Production Has More Than One Version

During a migration, production rarely has one clean version of the world.

For a while, the system may contain:

old application code
new application code
old background jobs
new background jobs
old mobile clients
cached data
reporting queries
support tooling
in-flight requests
rollback candidates

The schema has to survive that mixed state.

This is why safe migrations often look less elegant than the final model. They carry temporary duplication so the system can move in steps.

That temporary duplication is not a smell by itself. It is the price of changing a live system safely.

Expand And Contract

The usual safe pattern is expand and contract.

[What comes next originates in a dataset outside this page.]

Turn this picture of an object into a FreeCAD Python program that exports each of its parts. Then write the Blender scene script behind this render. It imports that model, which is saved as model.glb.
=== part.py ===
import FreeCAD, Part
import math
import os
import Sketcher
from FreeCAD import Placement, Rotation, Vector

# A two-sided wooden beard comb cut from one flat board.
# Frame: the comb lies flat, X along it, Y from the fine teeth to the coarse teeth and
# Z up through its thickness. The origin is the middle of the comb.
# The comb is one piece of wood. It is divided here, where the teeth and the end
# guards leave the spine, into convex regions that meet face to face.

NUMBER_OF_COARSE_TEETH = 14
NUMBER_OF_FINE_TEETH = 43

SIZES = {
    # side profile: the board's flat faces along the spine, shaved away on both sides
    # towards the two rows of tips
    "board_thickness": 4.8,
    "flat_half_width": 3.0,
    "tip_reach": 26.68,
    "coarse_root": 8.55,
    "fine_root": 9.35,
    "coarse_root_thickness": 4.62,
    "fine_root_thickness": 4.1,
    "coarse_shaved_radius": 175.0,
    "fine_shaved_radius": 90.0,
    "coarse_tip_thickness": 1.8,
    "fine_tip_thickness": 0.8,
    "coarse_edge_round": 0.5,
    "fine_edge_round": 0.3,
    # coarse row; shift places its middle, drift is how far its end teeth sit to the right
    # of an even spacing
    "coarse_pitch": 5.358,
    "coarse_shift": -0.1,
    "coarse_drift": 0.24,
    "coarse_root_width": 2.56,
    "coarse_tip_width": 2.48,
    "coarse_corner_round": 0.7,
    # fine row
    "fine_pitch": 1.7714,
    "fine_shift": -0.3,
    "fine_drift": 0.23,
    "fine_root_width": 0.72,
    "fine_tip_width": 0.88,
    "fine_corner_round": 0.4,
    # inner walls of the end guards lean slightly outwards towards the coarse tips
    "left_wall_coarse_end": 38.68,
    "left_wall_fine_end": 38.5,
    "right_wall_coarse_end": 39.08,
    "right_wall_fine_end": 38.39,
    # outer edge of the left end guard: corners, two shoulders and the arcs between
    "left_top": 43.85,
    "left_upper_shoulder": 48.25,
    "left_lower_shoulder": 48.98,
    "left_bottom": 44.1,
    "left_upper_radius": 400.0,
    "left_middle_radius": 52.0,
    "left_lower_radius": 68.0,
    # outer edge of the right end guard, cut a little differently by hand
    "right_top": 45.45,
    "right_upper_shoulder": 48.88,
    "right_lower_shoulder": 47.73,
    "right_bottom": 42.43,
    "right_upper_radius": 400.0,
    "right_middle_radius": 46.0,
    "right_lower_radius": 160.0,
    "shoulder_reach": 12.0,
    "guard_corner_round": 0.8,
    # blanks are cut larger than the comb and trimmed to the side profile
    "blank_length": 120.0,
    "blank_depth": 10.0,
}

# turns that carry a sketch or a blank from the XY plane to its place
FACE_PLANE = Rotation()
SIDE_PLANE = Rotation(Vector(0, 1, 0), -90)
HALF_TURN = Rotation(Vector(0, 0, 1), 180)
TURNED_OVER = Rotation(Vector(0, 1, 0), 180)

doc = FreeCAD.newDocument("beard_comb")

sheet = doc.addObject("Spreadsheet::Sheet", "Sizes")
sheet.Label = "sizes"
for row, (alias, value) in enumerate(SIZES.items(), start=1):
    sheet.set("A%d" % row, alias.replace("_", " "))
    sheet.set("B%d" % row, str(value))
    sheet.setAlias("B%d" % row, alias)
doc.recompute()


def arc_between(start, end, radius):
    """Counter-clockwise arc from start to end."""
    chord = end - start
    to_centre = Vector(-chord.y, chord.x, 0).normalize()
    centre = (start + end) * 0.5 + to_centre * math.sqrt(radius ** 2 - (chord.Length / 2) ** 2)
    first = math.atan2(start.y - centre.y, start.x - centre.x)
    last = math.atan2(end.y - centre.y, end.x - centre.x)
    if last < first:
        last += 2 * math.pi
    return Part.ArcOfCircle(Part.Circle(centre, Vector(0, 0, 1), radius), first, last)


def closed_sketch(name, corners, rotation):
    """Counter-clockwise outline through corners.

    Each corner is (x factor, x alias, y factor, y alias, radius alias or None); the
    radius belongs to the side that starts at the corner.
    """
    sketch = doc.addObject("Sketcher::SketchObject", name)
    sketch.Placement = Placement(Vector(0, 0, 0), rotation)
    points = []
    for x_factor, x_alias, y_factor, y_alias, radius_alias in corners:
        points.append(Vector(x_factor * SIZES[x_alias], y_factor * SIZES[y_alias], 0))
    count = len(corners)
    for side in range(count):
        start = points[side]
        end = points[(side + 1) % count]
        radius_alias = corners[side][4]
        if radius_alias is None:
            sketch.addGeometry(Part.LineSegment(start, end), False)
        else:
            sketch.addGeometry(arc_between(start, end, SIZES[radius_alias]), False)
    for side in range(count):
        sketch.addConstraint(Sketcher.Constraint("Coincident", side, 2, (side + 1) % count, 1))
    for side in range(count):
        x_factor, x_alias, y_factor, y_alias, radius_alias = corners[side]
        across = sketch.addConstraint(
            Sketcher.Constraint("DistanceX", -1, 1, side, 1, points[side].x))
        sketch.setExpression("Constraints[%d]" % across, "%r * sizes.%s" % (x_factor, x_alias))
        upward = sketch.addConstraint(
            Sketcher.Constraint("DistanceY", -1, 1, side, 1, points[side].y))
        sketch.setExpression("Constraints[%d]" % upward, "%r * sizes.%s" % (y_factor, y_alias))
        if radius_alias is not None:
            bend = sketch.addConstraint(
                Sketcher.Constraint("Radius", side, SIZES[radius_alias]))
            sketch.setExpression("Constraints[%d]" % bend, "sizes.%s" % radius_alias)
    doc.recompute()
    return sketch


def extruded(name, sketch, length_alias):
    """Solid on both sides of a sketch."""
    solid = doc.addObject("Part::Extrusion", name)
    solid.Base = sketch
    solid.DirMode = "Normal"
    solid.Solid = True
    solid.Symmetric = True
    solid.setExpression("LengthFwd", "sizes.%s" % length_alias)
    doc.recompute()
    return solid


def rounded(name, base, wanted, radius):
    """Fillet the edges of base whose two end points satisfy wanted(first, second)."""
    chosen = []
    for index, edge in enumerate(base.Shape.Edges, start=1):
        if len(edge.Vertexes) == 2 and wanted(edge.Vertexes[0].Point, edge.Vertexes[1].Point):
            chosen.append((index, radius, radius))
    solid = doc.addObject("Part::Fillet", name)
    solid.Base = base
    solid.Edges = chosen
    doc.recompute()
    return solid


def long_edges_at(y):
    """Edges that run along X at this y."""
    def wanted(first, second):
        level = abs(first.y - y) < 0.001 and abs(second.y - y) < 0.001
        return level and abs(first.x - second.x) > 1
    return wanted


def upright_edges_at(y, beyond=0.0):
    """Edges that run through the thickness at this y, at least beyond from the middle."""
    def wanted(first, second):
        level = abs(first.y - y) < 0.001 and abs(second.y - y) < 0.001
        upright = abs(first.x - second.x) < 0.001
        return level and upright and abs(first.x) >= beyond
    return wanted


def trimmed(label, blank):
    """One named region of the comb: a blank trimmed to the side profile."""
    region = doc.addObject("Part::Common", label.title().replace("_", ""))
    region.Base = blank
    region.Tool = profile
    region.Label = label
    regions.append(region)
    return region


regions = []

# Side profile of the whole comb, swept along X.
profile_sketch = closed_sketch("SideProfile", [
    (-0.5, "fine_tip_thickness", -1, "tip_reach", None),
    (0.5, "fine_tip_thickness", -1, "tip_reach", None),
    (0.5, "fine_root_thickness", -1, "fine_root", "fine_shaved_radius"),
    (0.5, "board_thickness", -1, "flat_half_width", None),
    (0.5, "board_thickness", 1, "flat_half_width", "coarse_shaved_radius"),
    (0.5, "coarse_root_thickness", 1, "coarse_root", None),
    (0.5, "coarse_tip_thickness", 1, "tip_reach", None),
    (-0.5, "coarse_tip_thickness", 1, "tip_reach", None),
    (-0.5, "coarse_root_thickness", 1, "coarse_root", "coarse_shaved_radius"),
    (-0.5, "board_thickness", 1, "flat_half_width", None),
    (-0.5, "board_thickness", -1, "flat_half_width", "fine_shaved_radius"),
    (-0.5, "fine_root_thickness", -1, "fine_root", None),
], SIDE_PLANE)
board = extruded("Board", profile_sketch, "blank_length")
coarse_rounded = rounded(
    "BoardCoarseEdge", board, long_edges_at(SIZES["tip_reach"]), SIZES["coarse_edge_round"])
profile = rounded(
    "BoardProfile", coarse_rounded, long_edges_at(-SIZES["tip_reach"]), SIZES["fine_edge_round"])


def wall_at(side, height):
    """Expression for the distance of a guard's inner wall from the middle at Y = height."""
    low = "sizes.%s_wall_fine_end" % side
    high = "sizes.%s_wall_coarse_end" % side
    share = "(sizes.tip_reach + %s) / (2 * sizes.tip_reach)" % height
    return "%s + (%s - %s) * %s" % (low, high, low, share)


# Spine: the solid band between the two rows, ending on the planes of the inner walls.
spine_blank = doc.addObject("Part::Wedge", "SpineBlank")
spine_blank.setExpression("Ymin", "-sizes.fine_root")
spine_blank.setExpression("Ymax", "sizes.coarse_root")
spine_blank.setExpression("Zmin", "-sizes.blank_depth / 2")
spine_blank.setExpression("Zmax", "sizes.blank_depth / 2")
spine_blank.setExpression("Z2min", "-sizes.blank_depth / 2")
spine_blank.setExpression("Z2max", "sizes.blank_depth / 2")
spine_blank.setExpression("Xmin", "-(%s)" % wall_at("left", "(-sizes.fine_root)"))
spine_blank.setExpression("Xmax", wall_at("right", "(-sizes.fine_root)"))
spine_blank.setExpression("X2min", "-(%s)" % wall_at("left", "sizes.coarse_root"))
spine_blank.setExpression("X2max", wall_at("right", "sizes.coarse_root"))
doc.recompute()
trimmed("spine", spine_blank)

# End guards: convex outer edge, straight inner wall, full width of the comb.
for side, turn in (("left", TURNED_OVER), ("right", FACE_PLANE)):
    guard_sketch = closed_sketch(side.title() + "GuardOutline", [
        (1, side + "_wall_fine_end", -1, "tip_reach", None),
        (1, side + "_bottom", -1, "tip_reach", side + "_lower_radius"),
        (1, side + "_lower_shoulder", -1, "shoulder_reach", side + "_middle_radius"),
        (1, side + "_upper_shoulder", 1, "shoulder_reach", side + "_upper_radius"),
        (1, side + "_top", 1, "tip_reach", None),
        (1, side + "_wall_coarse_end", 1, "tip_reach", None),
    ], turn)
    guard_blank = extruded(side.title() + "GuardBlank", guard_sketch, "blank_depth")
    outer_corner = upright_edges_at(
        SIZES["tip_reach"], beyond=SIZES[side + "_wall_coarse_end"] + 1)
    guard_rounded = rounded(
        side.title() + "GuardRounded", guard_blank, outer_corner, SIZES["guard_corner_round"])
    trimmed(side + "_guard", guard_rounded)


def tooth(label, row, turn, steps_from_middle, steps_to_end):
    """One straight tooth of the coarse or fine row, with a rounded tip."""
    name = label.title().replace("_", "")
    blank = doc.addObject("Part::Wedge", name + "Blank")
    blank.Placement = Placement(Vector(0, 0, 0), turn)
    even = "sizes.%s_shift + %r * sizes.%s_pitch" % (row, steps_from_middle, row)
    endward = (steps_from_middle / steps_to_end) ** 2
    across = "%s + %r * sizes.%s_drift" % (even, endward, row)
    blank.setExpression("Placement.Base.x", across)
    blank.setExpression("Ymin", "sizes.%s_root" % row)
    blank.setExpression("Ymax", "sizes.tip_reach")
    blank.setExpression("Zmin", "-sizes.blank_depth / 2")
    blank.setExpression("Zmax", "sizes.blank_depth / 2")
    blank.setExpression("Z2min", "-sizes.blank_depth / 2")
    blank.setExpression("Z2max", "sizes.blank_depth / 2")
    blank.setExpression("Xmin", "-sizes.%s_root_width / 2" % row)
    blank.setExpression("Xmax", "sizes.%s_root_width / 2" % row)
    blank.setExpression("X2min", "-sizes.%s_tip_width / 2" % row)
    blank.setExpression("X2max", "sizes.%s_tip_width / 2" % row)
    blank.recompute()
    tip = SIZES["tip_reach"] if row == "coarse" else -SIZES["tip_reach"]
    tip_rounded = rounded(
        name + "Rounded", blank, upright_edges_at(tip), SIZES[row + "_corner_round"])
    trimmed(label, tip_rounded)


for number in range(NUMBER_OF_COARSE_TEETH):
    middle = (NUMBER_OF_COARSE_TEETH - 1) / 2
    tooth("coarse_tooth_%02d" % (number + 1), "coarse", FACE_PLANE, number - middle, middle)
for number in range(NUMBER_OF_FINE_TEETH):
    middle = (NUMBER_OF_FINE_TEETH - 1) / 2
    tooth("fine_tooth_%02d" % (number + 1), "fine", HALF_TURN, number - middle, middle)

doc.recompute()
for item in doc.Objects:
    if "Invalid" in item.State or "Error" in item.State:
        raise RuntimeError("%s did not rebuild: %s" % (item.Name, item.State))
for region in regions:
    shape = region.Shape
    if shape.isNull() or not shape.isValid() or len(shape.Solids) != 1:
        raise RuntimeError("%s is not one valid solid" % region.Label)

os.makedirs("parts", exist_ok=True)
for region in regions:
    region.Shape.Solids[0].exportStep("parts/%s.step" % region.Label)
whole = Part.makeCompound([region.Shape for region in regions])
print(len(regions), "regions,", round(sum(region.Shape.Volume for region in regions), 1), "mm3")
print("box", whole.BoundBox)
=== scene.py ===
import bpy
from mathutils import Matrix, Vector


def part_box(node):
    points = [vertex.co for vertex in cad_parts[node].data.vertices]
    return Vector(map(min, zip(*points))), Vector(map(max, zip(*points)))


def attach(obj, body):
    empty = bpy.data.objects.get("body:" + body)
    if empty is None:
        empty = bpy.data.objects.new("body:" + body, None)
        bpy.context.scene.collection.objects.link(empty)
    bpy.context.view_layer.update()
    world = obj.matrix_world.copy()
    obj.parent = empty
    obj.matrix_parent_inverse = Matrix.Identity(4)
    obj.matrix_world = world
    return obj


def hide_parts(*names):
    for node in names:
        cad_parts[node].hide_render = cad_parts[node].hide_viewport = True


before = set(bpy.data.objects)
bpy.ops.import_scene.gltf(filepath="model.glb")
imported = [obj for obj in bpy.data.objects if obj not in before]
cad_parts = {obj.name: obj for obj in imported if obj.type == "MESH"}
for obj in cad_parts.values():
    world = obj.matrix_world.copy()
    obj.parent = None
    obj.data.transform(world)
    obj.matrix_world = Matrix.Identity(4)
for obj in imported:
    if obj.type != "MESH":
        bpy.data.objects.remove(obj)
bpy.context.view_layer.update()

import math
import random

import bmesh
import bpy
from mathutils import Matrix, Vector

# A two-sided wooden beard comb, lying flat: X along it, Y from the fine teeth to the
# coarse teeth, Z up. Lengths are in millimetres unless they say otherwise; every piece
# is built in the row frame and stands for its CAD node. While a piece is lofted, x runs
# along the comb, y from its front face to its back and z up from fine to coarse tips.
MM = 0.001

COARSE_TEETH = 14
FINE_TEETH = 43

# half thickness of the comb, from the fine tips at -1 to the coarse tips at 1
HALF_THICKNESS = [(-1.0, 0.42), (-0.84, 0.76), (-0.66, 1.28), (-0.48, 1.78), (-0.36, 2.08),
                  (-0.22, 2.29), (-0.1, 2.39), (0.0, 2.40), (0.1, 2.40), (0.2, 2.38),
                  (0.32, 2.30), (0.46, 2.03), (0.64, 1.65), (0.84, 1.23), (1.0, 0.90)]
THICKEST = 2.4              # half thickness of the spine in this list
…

First, expand the schema without breaking old code:

sql

ALTER TABLE users
  ADD COLUMN first_name TEXT,
  ADD COLUMN last_name TEXT;

Old code can still use full_name. New code can start writing first_name and last_name.

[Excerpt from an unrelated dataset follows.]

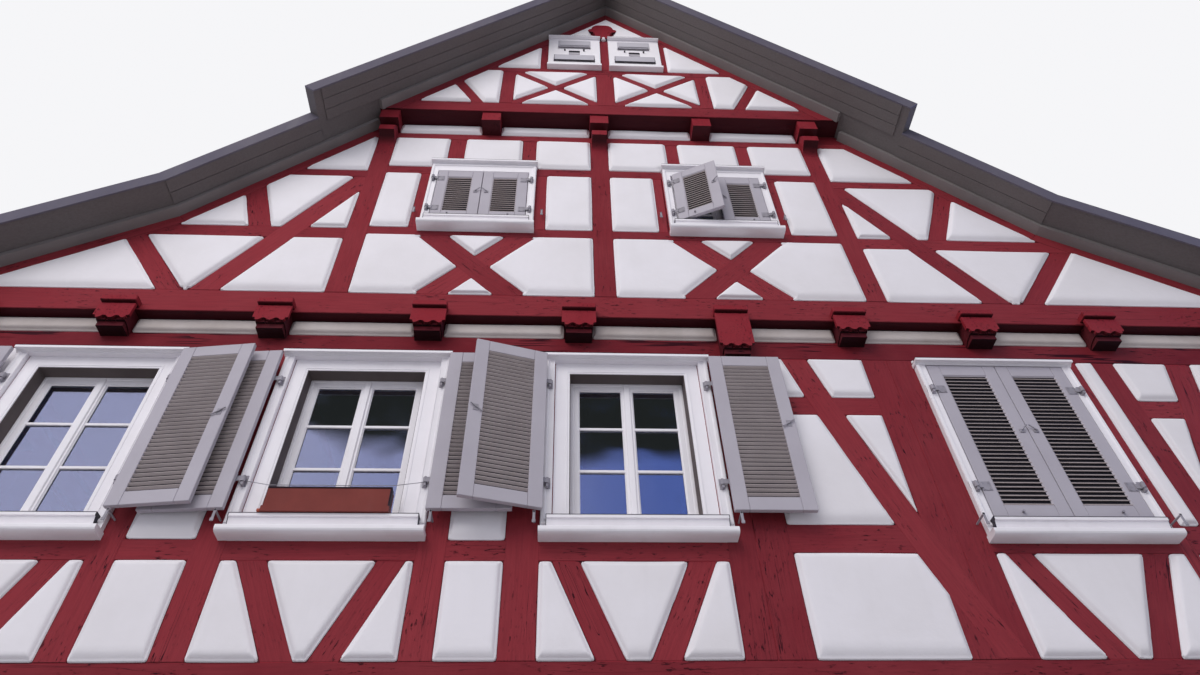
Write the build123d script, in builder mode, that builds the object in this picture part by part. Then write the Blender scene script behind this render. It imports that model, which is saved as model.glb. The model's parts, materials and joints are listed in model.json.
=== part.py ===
"""Half timbered gable house, from ground level up, in millimetres.

The front looks along -Y and +Z is up. The origin is at ground level under the
middle of the house. Heights are above the ground, and places across the front
are measured from the ridge line, to the right as seen from the street.
The back repeats the front, mirrored, and the side walls repeat its timbers.
"""

import math
import os
from collections import namedtuple

from build123d import *

os.makedirs("parts", exist_ok=True)

# Main sizes of the house
HALF_WIDTH = 5350.0
WALL_DEPTH = 9600.0
FRONT = -WALL_DEPTH / 2

# Roof underside: a steep main slope with a flatter kick over the eaves
APEX = 12560.0
MAIN_PITCH = 48.8
KICK_PITCH = 34.0
KICK_X = 4100.0
EAVES_OVERHANG = 500.0
ROOF_THICK = 130.0
EAVES_X = HALF_WIDTH + EAVES_OVERHANG
MAIN_RISE = math.tan(math.radians(MAIN_PITCH))
KICK_RISE = math.tan(math.radians(KICK_PITCH))
KICK_Z = APEX - KICK_X * MAIN_RISE
RIDGE_HALF = 160.0
RIDGE_TALL = 90.0

# How far each storey and roof edge stands out past the first floor wall
GABLE_JETTY = 103.0
TOP_JETTY = 306.0
GROUND_SET_BACK = 30.0
LOW_VERGE = 470.0
HIGH_VERGE = 760.0
VERGE_STEP = 4590.0
VERGE_BOARD = 15.0
VERGE_DRIP = 12.0
FILLET_OUT = 110.0
FILLET_DEEP = 45.0
FILLET_START = 60.0

# Wall thicknesses and plaster
MASONRY = 450.0
TIMBER = 200.0
INFILL_DEPTH = 120.0
INFILL_PROUD = 32.0
INFILL_EDGE = 16.0
NARROWEST_PANEL = 24.0
STRUT_TAIL = 50.0

# Ground floor
PLINTH_TOP = 350.0
FLOOR_THICK = 150.0
GROUND_TOP = 3420.0
DOOR_HALF = 560.0
DOOR_HEAD = 2350.0
DOOR_THICK = 60.0
DOOR_GAP = 4.0
DOOR_PANELS = ((330.0, 1000.0), (1130.0, 2200.0))
DOOR_PANEL_EDGE = 90.0
DOOR_PANEL_PROUD = 16.0

# Heights of the first floor frame
SILL_TOP = 3660.0
LOW_RAIL = (4310.0, 4460.0)
BAY_RAIL = (4375.0, 4590.0)
MID_RAIL = (5570.0, 5750.0)
PLATE_LOW = 6170.0
PLATE_TOP = 6370.0
CORNER_POST = 300.0
BAY_LEFT = 880.0
BAY_RIGHT = 3900.0
BOW_WIDTH = 200.0

# Heights of the gable frame on the first jetty
GABLE_FOOT = 6530.0
GABLE_SILL_TOP = 6790.0
GABLE_RAIL_1 = (7630.0, 7755.0)
GABLE_SIDE_RAIL_1 = (7555.0, 7721.0)
GABLE_RAIL_2 = (8690.0, 8830.0)
GABLE_SIDE_RAIL_2 = (8600.0, 8727.0)
GABLE_PLATE = (9391.0, 9508.0)
RAFTER_BAND = 160.0

# Heights of the top gable frame on the second jetty
TOP_FOOT = 9674.0
TOP_SILL_TOP = 9874.0
TOP_RAIL = (10665.0, 10776.0)
KING_NECK = 200.0
KING_HEAD = (140.0, 285.0)
KING_EAR = 45.0

# Floors above the ground
FIRST_FLOOR_THICK = 180.0
DECK = 40.0
FLOOR_CLEAR = 20.0

# A window: centre, half width of its casing, bottom and top of its leaves, head board
Window = namedtuple("Window", "centre half sill head head_board")
FIRST_WINDOWS = [Window(centre, 640.0, 4600.0, 6080.0, 0.0) for centre in (-4040.0, -2020.0, 0.0, 2980.0)]
GROUND_WINDOWS = [Window(centre, 640.0, 1000.0, 2480.0, 0.0) for centre in (-4040.0, -2020.0, 2980.0)]
GABLE_WINDOWS = [Window(centre, 530.0, 7850.0, 8690.0, 120.0) for centre in (-1335.0, 1023.0)]
SIDE_FIRST = [Window(centre, 640.0, 4600.0, 6080.0, 0.0) for centre in (-2700.0, 0.0, 2700.0)]
SIDE_GROUND = [Window(centre, 640.0, 1000.0, 2480.0, 0.0) for centre in (-2700.0, 2700.0)]

# Boarded lights under the ridge, as centres: each has a flap, a slot and a box let into its boards
TOP_LIGHTS = (-420.0, 323.0)
TOP_LIGHT_HALF = 318.0
LIGHT_CLEAR = 85.0
LIGHT_BACK = -90.0
LIGHT_FRONT = 25.0
LIGHT_RECESS = 30.0
FLAP = (202.0, 0.62, 0.88)
SLOT = (68.0, 0.40, 0.49)
FLAP_BOX = (252.0, 0.12, 0.34)
LIGHT_LEDGE = 40.0
LIGHT_LEDGE_OUT = 70.0
LIGHT_CORNICE = 20.0
LIGHT_EAR = 8.0

# Window casing: a board round the front and a frame set in the wall, with a sill board, a tray over it
# and a cornice
CASING_BOARD = 74.0
CASING_LAP = 80.0
CASING_FRONT = 44.0
INNER_BOARD = 110.0
INNER_FRONT = 5.0
SILL_DROP = 150.0
SILL_OUT = 120.0
SILL_EAR = 10.0
TRAY_TALL = 100.0
TRAY_OUT = 100.0
TRAY_SET_IN = 37.0
CORNICE = 40.0
CORNICE_OUT = 95.0
SASH_BACK = -160.0
SASH_THICK = 45.0
SASH_BOARD = 65.0
MULLION = 80.0
GLASS = 6.0
GLASS_BACK = -140.0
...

Then update the application to write both models:

await db.users.update(userId, {
  full_name: `${firstName} ${lastName}`,
  first_name: firstName,
  last_name: lastName,
})

This is not beautiful. It is intentional.

The system is now compatible with old readers and new readers.

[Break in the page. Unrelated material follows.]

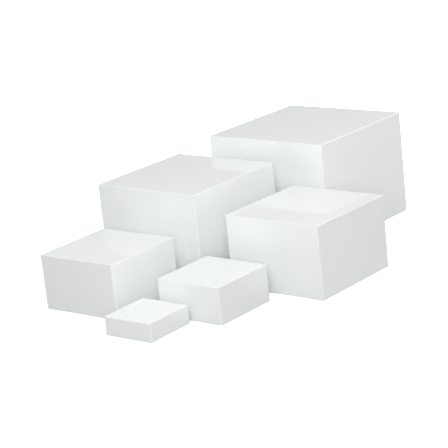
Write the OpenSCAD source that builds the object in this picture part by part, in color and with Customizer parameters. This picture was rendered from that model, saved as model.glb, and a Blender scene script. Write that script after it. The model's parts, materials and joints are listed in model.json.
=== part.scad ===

Next, backfill existing data:

sql

UPDATE users
SET
  first_name = split_part(full_name, ' ', 1),
  last_name = substring(full_name from position(' ' in full_name) + 1)
WHERE first_name IS NULL
  AND last_name IS NULL;

That example is simplified. Real names are messy. The point is not the parsing logic. The point is that backfill is a production operation, not a quick local cleanup.

After the backfill, move reads to the new columns. Then observe. Then stop writing full_name. Only after rollback no longer needs the old column should the system contract:

sql

ALTER TABLE users DROP COLUMN full_name;

The final schema is clean. The path there is deliberately staged.

Phase	What Changes	Old Code Safe?	Rollback Still Realistic?
Expand schema	Add nullable new columns.	Yes.	Yes.
Dual write	Write old and new shapes.	Yes.	Mostly yes, if both shapes stay correct.
Backfill	Fill new columns for existing rows.	Yes, if the old shape remains.	Sometimes, but data repair may be needed.
Switch reads	Read from the new columns.	Yes, if old writes continue.	Yes, if dual writes continue.
Stop old writes	Make the new model primary.	Usually no.	Limited. Forward fix may be safer.
Contract schema	Drop the old column.	No.	Usually no, unless restore or repair is planned.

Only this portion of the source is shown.